In later centuries, we find Dante’s The Divine Comedy, which speaks of encountering Muhammad in the 8th circle of hell, informing a vast European readership. Voltaire also courted controversy with his play Mahomet ou le Fanatisme, depicting Islam’s founder as a bloodthirsty savage and conniving despot. For centuries, monastic libraries and chronicles preached child-sex, brigandage and forced conversions as hallmarks of Muhammad’s prophethood. Everyone from Protestant reformer Martin Luther to Enlightenment philosopher Immanuel Kant chimed in with trademark invectives towards him, and this medieval polemic has survived the ages.
It’s widely accepted that the portrait of Muhammad as a brute was borne out of a fear among European Christendom that the Byzantine Empire was being overrun by the Muslim monolith. The Turkish triumph in Constantinople refocused Christian discussions on whether Muhammad was in fact the Antichrist spoken of by St Paul and St John. Owing to the clergy’s fear-mongering which took gone with the wind proportions, many Christians felt their faith was teetering at the edge of an abyss. With the Ottoman capture of Gallipoli and their advancement into the southern shores of the Mediterranean signalling the presence of Muslim rule in Europe, the spectre of Islam extending its sphere of influence across the continent haunted the western conscience, and does so today.
I think it’s reasonable to claim that the recent provocations against Muhammad were contained by the very dominating frameworks that compelled terrified and credulous Europeans to castigate the Prophet of Islam. It would be naïve of me to believe that the assumptions inherited by the cartoonist and the filmmaker were borne out of an authentic study of Muhammad’s life. The trending art of lampooning Muhammad to gratuitous effect is likely to have derived inspiration from the biased biographical accounts of his life that held sway for centuries, almost always admitting no source for its prejudice.
The charges of rape, extortion and unlimited concubinage were used unsparingly in the anthology of western writings that sought to stigmatize Muhammad to the core. This, I feel, is the common thread lurking beneath the malicious propaganda of Muhammad satirists. Like the fictitious image of Muhammad constructed by fearing Christians of the past, the unchanging portrayal and legacy of mistrust towards a resurgent Islam still prickles the conscience of some westerners. History repeats itself as Muhammad once again becomes a casualty in this warring context and Islamic history converted into a theatre for modern western representations of the other.

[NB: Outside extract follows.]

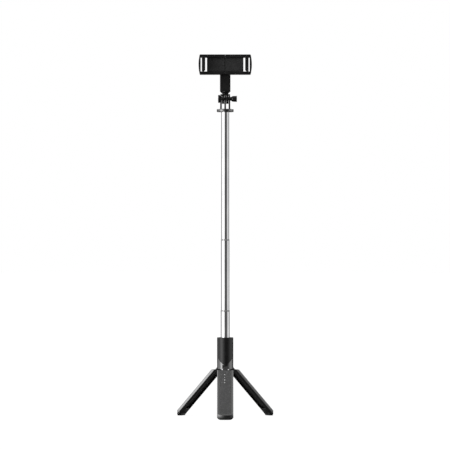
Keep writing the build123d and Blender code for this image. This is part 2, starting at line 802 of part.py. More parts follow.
with BuildPart() as clamp_slider:
    with BuildSketch(forward(clamp_back)):
        with Locations((0, clamp_z)):
            add(clamp_half_outline(1))
    extrude(amount=clamp_front - clamp_back)
    fillet(clamp_slider.faces().sort_by(Axis.Y)[0].edges().filter_by(Axis.X), radius=0.6)
    cut_block(0, window_outer_x, recess_half_height, plate_seat, clamp_front)
    cut_block(window_inner_x, window_outer_x, recess_half_height, clamp_back, clamp_front)
    cut_block(0, cover_tail_x + 0.4, 20, clamp_back, clamp_back + cover_thickness + 0.3)
    cut_block(11.0, cavity_end_x, cavity_half_height, clamp_back, clamp_back + 0.6)
    cut_rod_bores(0, slide_rod_span[1], slide_rod_radius)
    # tongue that runs inside the base: a front wall with a middle rib, springs on both sides
    with BuildSketch(forward(clamp_back + cover_thickness + 0.3)):
        with Locations((-12.1, clamp_z)):
            Rectangle(24.8, 6.0)
    extrude(amount=plate_seat - clamp_back - cover_thickness - 0.3)
    with BuildSketch(forward(plate_seat - 1.2)):
        with Locations((-12.1, clamp_z)):
            Rectangle(24.8, 17.4)
    extrude(amount=1.2)
    cut_pin_holes(jaw_pin_x)
finish(clamp_slider, "clamp_slider")

screw_x = -1.95
with BuildPart() as base_plate:
    with BuildSketch(forward(base_plate_seat)):
        with Locations(((-window_inner_x - 0.6) / 2, clamp_z)):
            Rectangle(window_inner_x - 0.6, 2 * recess_half_height - 0.1)
        with Locations((screw_x, clamp_z)):
            Circle(0.7, mode=Mode.SUBTRACT)
    extrude(amount=plate_thickness)
finish(base_plate, "base_plate")

with BuildPart() as slider_plate:
    with BuildSketch(forward(plate_seat)):
        with Locations(((window_inner_x + 0.2) / 2, clamp_z)):
            Rectangle(window_inner_x - 0.2, 2 * recess_half_height - 0.1)
    extrude(amount=plate_thickness)
finish(slider_plate, "slider_plate")

with BuildPart() as plate_screw:
    with BuildSketch(forward(base_plate_seat + 0.1)):
        with Locations((screw_x, clamp_z)):
            Circle(0.7)
    extrude(amount=plate_thickness - 0.1)
    with BuildSketch(forward(base_plate_seat + plate_thickness)):
        with Locations((screw_x, clamp_z)):
            Circle(1.25)
    extrude(amount=0.35)
finish(plate_screw, "plate_screw")

with BuildPart() as slide_rods:
    for z in (clamp_z - rod_row_z, clamp_z + rod_row_z):
        with BuildSketch(across(slide_rod_span[0])):
            with Locations((-rod_row_depth, z)):
                Circle(slide_rod_radius)
        extrude(amount=slide_rod_span[1] - slide_rod_span[0])
finish(slide_rods, "slide_rods")

spring_radius = 1.4
spring_row_z = 5.9
with BuildPart() as clamp_springs:
    for z in (clamp_z - spring_row_z, clamp_z + spring_row_z):
        with BuildSketch(across(-cavity_end_x)):
            with Locations((-10.2, z)):
                Circle(spring_radius)
                Circle(spring_radius - 0.4, mode=Mode.SUBTRACT)
        extrude(amount=cavity_end_x + seam_x)
finish(clamp_springs, "clamp_springs")

pad_thickness = 1.2
for name, side in (("left", -1), ("right", 1)):
    pin_at = (side * jaw_pin_x, -jaw_pin_depth)
    inner_face = jaw_pin_x - jaw_half_thickness
    with BuildPart() as jaw:
        with BuildSketch(level(clamp_z - jaw_half_height)):
            with Locations(pin_at):
                Circle(1.9)
            with Locations((side * jaw_pin_x, -(jaw_pin_depth + jaw_reach) / 2)):
                Rectangle(2 * jaw_half_thickness, jaw_reach - jaw_pin_depth)
            with Locations((side * (inner_face - jaw_lip / 2 + 0.1), -jaw_reach + 1.2)):
                Rectangle(jaw_lip + 0.2, 2.4)
            with Locations(pin_at):
                Circle(pin_radius + running, mode=Mode.SUBTRACT)
        extrude(amount=2 * jaw_half_height)
        fillet(jaw.edges().filter_by(Axis.Z).group_by(Axis.Y)[0], radius=0.5)
    finish(jaw, f"jaw_{name}")

    with BuildPart() as jaw_pad:
        with BuildSketch(level(clamp_z - jaw_half_height + 0.8)):
            with Locations((side * (inner_face - pad_thickness / 2), -30.3)):
                Rectangle(pad_thickness, 18.4)
        extrude(amount=2 * jaw_half_height - 1.6)
    finish(jaw_pad, f"jaw_pad_{name}")

    with BuildPart() as jaw_pin:
        with BuildSketch(level(clamp_z - jaw_pin_top)):
            with Locations(pin_at):
                Circle(pin_radius)
        extrude(amount=2 * jaw_pin_top)
    finish(jaw_pin, f"jaw_pin_{name}")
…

I don’t see why reading events of the past week in light of this medieval backdrop is a historical misrepresentation. As Edward Said opined, large chunks of history is filled with Eurocentric falsehoods about Islam, where the idea of Christians recovering their strategic inheritance from Muslims enjoyed an unchallenged popularity. But Said also reminds us of the ‘hidden elements of kinship’ which identified sympathetically with Muslims. And I would rather we reach a stage in our perceptions of Muhammad and Muslims by engaging the voices of Mozart and Napoleon Bonaparte, who were favourably disposed to the Orient.
Mozart flatteringly depicted Turkish idioms in his symphonies and didn’t capitulate to imperial ambitions of empire and Napoleon showed adulation for Muhammad’s statesmanship and civilising mission. We find English apologists like George Sale also locating a magnanimous form of humanity in Muhammad. Resurrecting these pioneering reappraisals of Muhammad’s life by parting with clichés is crucial for a sober reading of the Orient. Maybe then the medium of film can be used to mitigate and not open hostilities.
But efforts to arrive at a dispassionate inquiry will not succeed if we insist on indulging the age-old bigotry. I cannot see us making the least headway in bridging the Occident-Orient divide vis-à-vis Muhammad, unless we divest ourselves from the old heritage. Otherwise, things will continue to be lost in translation, with often fatal consequences as recent events illustrated. I like many Muslims, have no qualms if Islam is critiqued with nuance and integrity. For me, a religion can only benefit from a respectful dialectic, where self-censorship need not enter the discussion at all. But I can’t swallow the suggestion that caricatures of Muhammad as a demon-possessed paedophile are penned with the intention of including Muslims in a satirical tradition and not excluding them. The responsibility is ours to ensure a wilful distortion of Muhammad’s life never rears its ugly head like it did so tragically.